You may recall back in 2019, Donald Trump bleating “I have an Article II, where I have the right to do whatever I want as president”. Back then some of the Unitary Executive proponents were a bit disturbed. Even John Yoo, the notorious lawyer for the Bush administration who wrote the legal opinion for the Justice Department that authorized torture believed that Trump was acting beyond the scope of his power.
In the first term Trump pushed the boundaries but was restrained by experienced members of his administration and, after the first two years, a Democratic Congress which impeached him for abuse of power when he blocked congressionally appropriated military aid unless a foreign leader helped him discredit a political rival.
His behavior after his loss in the 2020 election included many examples of abuse of power, not the least of which was his plot to overturn it.

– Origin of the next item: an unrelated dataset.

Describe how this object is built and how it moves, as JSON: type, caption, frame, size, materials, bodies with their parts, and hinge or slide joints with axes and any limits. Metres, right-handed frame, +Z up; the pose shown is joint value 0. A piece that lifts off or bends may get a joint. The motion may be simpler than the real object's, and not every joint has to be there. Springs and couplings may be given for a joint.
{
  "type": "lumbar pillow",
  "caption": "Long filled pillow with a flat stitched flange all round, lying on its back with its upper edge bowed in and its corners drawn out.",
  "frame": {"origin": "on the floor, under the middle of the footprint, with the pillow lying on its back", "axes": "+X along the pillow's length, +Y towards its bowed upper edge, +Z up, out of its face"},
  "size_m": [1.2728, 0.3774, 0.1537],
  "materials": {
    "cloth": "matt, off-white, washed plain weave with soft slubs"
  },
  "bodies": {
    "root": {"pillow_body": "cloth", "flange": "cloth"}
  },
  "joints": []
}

He was impeached again after the fact but the Republicans lost their nerve and failed to convict which would have deprived him of the ability to run again. It was inevitable that he would.
In 2023, as his campaign was revving up in earnest, the NY Times reported:
Donald J. Trump and his allies are planning a sweeping expansion of presidential power over the machinery of government if voters return him to the White House in 2025, reshaping the structure of the executive branch to concentrate far greater authority directly in his hands.

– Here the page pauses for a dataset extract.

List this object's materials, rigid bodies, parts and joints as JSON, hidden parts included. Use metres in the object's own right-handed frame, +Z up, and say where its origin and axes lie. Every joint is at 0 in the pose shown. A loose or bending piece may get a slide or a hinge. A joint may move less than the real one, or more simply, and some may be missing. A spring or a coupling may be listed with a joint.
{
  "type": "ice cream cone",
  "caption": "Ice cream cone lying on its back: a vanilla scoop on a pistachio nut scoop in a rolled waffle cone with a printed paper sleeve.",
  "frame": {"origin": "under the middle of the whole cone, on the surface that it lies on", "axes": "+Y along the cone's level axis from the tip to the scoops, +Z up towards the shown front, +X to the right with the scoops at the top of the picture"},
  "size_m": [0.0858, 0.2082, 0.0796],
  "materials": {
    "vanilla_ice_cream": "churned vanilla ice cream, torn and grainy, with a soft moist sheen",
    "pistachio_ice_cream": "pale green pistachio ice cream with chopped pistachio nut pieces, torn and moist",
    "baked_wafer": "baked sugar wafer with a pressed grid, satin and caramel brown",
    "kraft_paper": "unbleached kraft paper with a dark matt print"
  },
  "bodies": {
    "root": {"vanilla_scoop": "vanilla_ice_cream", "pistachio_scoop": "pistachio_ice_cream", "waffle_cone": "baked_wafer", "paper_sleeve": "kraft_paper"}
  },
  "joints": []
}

Much of what was revealed in that story was later formalized in Project 2025, which Trump insisted he knew nothing about.
It was the Unitary Executive on steroids and it has all come to pass in record time. But this is the sort of thing that average people probably can’t really wrap their minds around. Trump is firing people left and right, his Justice Department is “investigating” his political rivals and there are arcane legal arguments over whether he has the right to close down departments in the Executive branch unilaterally. This is all acutely disturbing to experts and political junkies but it’s probably too much to expect voters to understand what a huge departure from the norms this really is.

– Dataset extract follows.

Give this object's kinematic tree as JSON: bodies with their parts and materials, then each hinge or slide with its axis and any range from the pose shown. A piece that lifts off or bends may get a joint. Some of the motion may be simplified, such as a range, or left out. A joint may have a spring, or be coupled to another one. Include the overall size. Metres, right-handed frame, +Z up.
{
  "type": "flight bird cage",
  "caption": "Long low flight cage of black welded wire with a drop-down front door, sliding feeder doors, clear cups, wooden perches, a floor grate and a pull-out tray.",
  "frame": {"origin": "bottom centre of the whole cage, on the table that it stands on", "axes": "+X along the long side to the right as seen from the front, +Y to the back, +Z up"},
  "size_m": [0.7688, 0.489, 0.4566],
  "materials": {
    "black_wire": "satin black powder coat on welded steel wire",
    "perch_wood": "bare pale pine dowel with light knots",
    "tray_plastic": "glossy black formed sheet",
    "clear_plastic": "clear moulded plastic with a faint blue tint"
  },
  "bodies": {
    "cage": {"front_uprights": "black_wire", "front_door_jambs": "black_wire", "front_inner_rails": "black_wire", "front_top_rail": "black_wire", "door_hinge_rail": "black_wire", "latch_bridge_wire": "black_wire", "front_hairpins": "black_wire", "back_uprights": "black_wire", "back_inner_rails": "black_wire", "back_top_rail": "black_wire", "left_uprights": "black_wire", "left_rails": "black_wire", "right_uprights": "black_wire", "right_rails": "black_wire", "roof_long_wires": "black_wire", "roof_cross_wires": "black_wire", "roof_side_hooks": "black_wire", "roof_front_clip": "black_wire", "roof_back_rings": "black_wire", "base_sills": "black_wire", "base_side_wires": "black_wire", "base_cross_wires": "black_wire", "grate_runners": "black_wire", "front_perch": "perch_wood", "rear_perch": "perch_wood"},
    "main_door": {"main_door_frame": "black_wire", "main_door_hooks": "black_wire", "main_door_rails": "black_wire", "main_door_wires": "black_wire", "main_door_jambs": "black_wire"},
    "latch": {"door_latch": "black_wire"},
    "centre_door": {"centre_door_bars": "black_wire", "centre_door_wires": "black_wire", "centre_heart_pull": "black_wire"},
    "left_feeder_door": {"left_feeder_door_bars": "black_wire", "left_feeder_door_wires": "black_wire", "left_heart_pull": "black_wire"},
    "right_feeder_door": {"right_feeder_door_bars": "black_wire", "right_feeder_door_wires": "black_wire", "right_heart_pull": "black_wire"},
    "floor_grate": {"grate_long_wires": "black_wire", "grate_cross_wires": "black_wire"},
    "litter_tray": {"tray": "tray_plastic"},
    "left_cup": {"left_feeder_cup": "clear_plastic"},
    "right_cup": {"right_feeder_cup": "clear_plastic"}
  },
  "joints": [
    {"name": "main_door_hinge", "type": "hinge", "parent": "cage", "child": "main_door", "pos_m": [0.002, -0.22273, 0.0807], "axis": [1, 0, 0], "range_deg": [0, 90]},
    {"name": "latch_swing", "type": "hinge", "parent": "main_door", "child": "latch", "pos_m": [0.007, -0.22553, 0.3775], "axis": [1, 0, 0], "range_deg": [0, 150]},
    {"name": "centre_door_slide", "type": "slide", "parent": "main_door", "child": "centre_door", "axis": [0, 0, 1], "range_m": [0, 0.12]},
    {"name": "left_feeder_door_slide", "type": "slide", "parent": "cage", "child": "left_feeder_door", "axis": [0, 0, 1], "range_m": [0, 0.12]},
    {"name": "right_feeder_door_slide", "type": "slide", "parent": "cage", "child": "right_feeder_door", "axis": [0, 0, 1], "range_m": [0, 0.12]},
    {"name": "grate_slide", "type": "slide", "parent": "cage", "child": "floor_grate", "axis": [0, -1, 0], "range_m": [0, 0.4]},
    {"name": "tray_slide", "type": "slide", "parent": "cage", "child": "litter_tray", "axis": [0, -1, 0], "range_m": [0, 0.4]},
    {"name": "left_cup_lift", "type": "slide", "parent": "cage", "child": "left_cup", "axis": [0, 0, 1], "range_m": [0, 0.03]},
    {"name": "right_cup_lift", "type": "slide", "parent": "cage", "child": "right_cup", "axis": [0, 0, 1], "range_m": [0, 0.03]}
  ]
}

However, Trump has gone way beyond any of that now, taking his misinterpretation of Article II as a president’s “right to do anything I want” to previously unimaginable lengths with his immigration and crime policies. Most horrifying is the fact that the Republican establishment, particularly the Congress and state leaders, are aiding and abetting his abuses.
The unleashing of masked, unidentifiable ICE agents on America’s streets violently rounding up and abducting people who have committed nothing but the civil crime of being in the country illegally is a living nightmare for millions of people. They are building grotesque facilities all over the country that can only be described as internment camps and deporting people to foreign gulags and counties continents away from anywhere they’ve ever been with no money or support.
Now he has ordered the federalization of the nation’s Capitol, ginning up a crime emergency which doesn’t exist to justify sending in National Guard troops as a show of force. He admits this is being done for political reasons, saying on Tuesday, “I think crime is going to be the big thing,” in the midterms. He’s threatening to do the same to Chicago and New York.
During the campaign Trump was criticized for his draconian policies with suggestions that he was planning to be a dictator. When asked about it he said he wanted to be one for just one day to “drill, baby, drill” or some such nonsense. But over the past week he has repeatedly said that Americans like the idea of a dictator. Yes, he usually adds that he isn’t one, but insists that it’s something many people are fine with.
At the Kennedy Center last week he said that instead of calling him a dictator “they should say we’re going to join him and make Washington safe.” This week he’s brought it up again, several times. During a meeting in the White House on Monday he complained, “They say, ‘We don’t need him, freedom freedom… He’s a dictator. He’s a dictator.’ A lot of people are saying, ‘Maybe we like a dictator. ’” The next day he made a similar comment: “The line is that I’m a dictator, but I stop crime. So a lot of people say, ‘You know, if that’s the case, I’d rather have a dictator,” adding later, “most people say ‘If you call him a dictator, if he stops crime, he can be whatever he wants.’ I’m not a dictator, by the way.” It’s pretty clear that Trump wants people to believe that dictatorship is just fine with the American people.
And he’s clearly fine with it as well since he believes he has unlimited power to do anything he chooses. He told his assembled cabinet, “I have the right to do anything I want to do. I’m the president of the United States. If I think our country is in danger, and it is in danger in these cities, I can do it.” If those aren’t the words of a would be dictator, I don’t know what would be.
It’s as if he is saying this over and over again to normalize it, make it something that the American people will no longer recoil from. Will it work? CNN reports that Trump’s followers are increasingly in favor of dictatorship — as long as Trump’s the dictator. (A little hat tip to George W. Bush there.) This explains why Trump is busily rebranding it as super popular.
The question is whether the rest of the country will be so sanguine. I could be wrong but it seems to me that most people would see Trump’s contemptuous comment, “they say, ‘We don’t need him, freedom freedom...” as if the word is some woke jargon instead of the fundamental concept of the American ideal, and realize that this man is un-American to his core. The big question is if they’ll even know he said it.
Yes, Donald Trump is behaving like a dictator and, so far, is getting away with it. He’s crude and ignorant about virtually everything but he understood on some instinctive level that the Republican Party has been preparing the ground for one since Richard Nixon tested the waters back in the early 70s. He saw the opening and went for it.